The Wilcherry Hill Project was originally a proposed iron ore mine and associated infrastructure on Eyre Peninsula, South Australia. It was proposed by Ironclad Mining Ltd which later merged with Trafford Resources to become Tyranna Resources. As of 2018, the Wilcherry Project is a joint venture between Alliance Resources (67.35%) and Tyranna Resources (32.65%). The venture is exploring for economic concentrations of any of gold, tin, copper, zinc, lead, silver, iron, bismuth, tungsten and uranium.

==Location==
The mine site is located approximately 40 km north of Kimba, on central Eyre Peninsula, South Australia. The mine site access road will extend south from the mine site to the township of Kimba.

==Mining and processing==
The project will consist of two mining stages:
- Stage 1A – open cut mining of high grade magnetite ore from four primary ore bodies and several associated satellite ore deposits. Processing of this ore will be through dry crushing and screening and dry magnetic separation.
- Stage 1B – mining and processing of mined and stockpiled lower grade ore using dry processing and an additional wet magnetic separation process.

==Product transport and export==
With a proposed full production rate of 2 million tonnes per annum and an identified resource of approximately 10 million tonnes, the projected operational life is anticipated to be five years.

Initially the ore was planned to be shipped from Port Adelaide via road, then rail freight.

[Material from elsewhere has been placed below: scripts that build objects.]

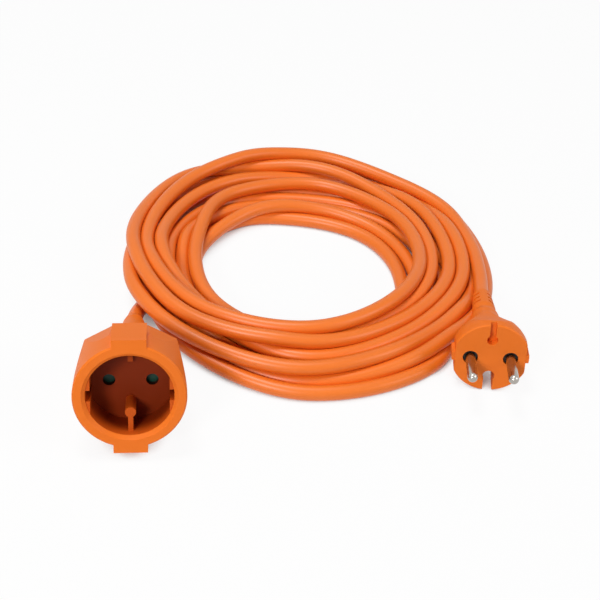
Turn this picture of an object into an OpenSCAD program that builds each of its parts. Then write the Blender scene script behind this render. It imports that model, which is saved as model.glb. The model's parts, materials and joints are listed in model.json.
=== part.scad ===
// Two-pole extension cord for 19 mm round-pin mains plugs: a moulded plug, a moulded
// shuttered coupler with a round well, and a loose coil of two-core cord between them.
// Millimetres, +Z up. The origin is on the floor, midway between the two ends.

/* [Cord] */
// Diameter of the cord's sheath
cord_d = 7.4; // [6.6:0.1:8.0]
// Diameter of one insulated core
core_d = 2.6; // [2.2:0.1:2.8]
// Diameter of the bare copper in a core
wire_d = 1.6; // [1.2:0.1:1.8]
// Distance between the two cores inside the sheath
core_pitch = 2.9; // [2.9:0.1:3.2]
// Diameter of the coil across its outermost turns
coil_d = 202; // [190:1:206]
// Diameter of the coil's eye
eye_d = 105; // [96:1:112]
// Height of the coil's layers of turns
coil_h = 21; // [15:1:22]

/* [Pins and poles] */
// Distance between the two poles
pole_pitch = 19; // [18:0.5:20]
// Diameter of a plug pin
pin_d = 4.8; // [4:0.1:5]
// Length of a plug pin in front of the plug's face
pin_l = 19; // [17:0.5:21]
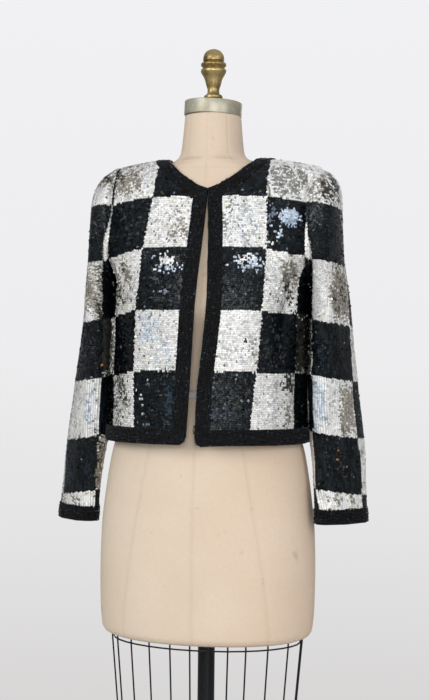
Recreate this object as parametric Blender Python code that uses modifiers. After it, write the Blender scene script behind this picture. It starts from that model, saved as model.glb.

This plan has been abandoned in favour of exporting through Lucky Bay. The existing passenger ferry harbour there will require significant expansion to facilitate the transshipment of iron ore into Panamax or small Capesize vessels.

In August 2014, Ironclad announced that the company was considering selling direct-shipping ore from Wilcherry Hill to Whyalla-based iron ore exporter, Arrium.

==Environmental approvals==
Ironclad mining received federal environmental approval (with conditions) on 23 September 2011.

Conditions were set in response to the presence of two threatened species within the project area: the slender-billed thornbill and the malleefowl.